# 3 phase current imbalance



## WORDSMITH07 (May 7, 2016)

I'm having trouble with a small local utility ( Athens, AL ) in reference to my supply voltages on a 120/208/120 system.
Recent addition of two 3 phase machines and I thought I would verify current draws on both. Utilities state they are within tolerances but I disagree.

No load voltage
A 122.5
B 213.3
C 122.1

No Load to phase
A-B 241,5
A-C 245.1
B-C 248.2

Loaded voltage 
A-B 238
A-C 244
B-C 246

Currents machine 1
A 6.9
B 8.37
C 12.2


So I change leads on machine 1 below contactor to check motor windings and current stays high on C leg. Move to right to keep rotation same

A 6.78
B 8.21
C 10.02


Currents machine 2
A 7.8
B 8.2
C 10.2

Wire runs same length in conduit, #8 THHN 

What would you do?
Engineer visited (twice) and said he would get back. Now won't answer calls.
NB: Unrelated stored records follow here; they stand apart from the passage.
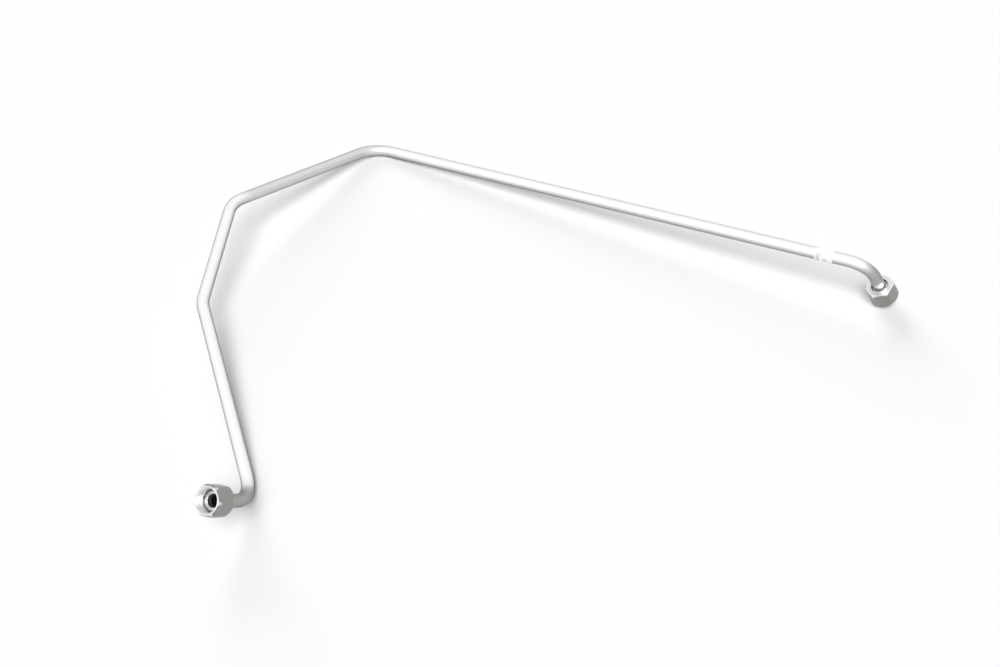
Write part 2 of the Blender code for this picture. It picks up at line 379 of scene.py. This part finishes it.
def make_sleeve(side, seat, steel, dark):
    """Sleeve: seal face, collar, neck, and the socket over the tube with its lip, turned."""
    corners = np.array([
        (COLLAR_RADIUS - 0.4 * MM, 0),
        (COLLAR_RADIUS, -0.4 * MM),
        (COLLAR_RADIUS, COLLAR_END),
        (NECK_RADIUS, COLLAR_END),
        (NECK_RADIUS, SLEEVE_END),
        (SOCKET_RADIUS, SLEEVE_END),
        (SOCKET_RADIUS, -LIP_DEPTH),
        (LIP_RADIUS, -LIP_DEPTH),
        (LIP_RADIUS, 0),
    ])[:, None]
    radii = np.array([0.12, 0.12, 0.12, 0.15, 0.35, 0.05, 0.02, 0.03, 0.10]) * MM
    steps = 5
    profile = rounded(corners, radii, steps)[:, 0]
    angles = np.linspace(0, 2 * np.pi, 120, endpoint=False)
    socket_mouth, lip = 5 * steps, 7 * steps
    rows = np.zeros(len(profile), int)
    # Painted shade: the socket's inside, where the tube end sits, takes the bore's near-black
    # finish
    rows[socket_mouth:lip + 3] = 1
    return closed_skin(side + "_sleeve_skin", turned(profile, angles, seat), [steel, dark], rows)


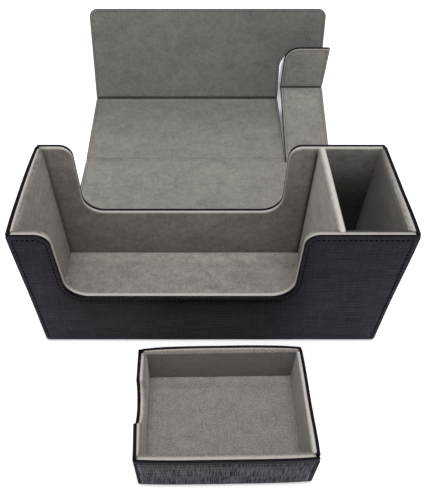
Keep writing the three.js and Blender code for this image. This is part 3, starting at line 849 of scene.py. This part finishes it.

He disavows any possibility of harmonic issues...


----------



## telsa (May 22, 2015)

The trade expression for that Service is "Center-Tapped Delta" -- 240/120.

And your Poco seems to be delivering the correct voltage.


----------



## micromind (Aug 11, 2007)

Is the current imbalance causing a problem? If not and the highest leg is within specs, I wouldn't worry too much about it. 

If it is causing trouble, I would do a fall of potential test from a point closest to the service entrance to the machine terminals. This will prove whether or not there's excessive voltage drop in the wiring system. 

If it's good, then I'd call the POCO and have them monitor voltage on their side. 

Rolling the phases (moving each one to the right or left) is always a good idea, as you have seen. 

Also, is the load motors only or motors and controls? 

If possible, check ground current at the machine. More than once I have seen 120 controls connected phase to ground because there was no neutral or control transformer present.

P.S. Delta systems (like yours) have far fewer issues with harmonics that Y systems.


----------



## AK_sparky (Aug 13, 2013)

Voltages all look good to me. What is the actual problem you are having?


----------



## chrisfnl (Sep 13, 2010)

Are you sure the connections are good? 

I've seen minor corrosion in some bolted connections sufficient to cause single phasing in a motor. 

Not enough to notice with a regular ohm meter, but enough to cause voltage drop sufficient to cause the single phasing.


----------



## wildleg (Apr 12, 2009)

he's not returning your calls because you are wasting his time.

if you feel that the imbalances are a problem, or they don't meet a
specific industry standard, what standard is it that you are using that
they don't meet ? and what problems are you having that you have not
stated ?


----------



## JRaef (Mar 23, 2009)

I agree, you are incorrect about the supply voltage, there is no such thing as 120-208-120. You have a 240/120 3 phase 4 wire system where it is 240 phase to phase, and one winding is center tapped to give you 120 to Neutral from phases A and C only, then you will read 208 from C to neutral. 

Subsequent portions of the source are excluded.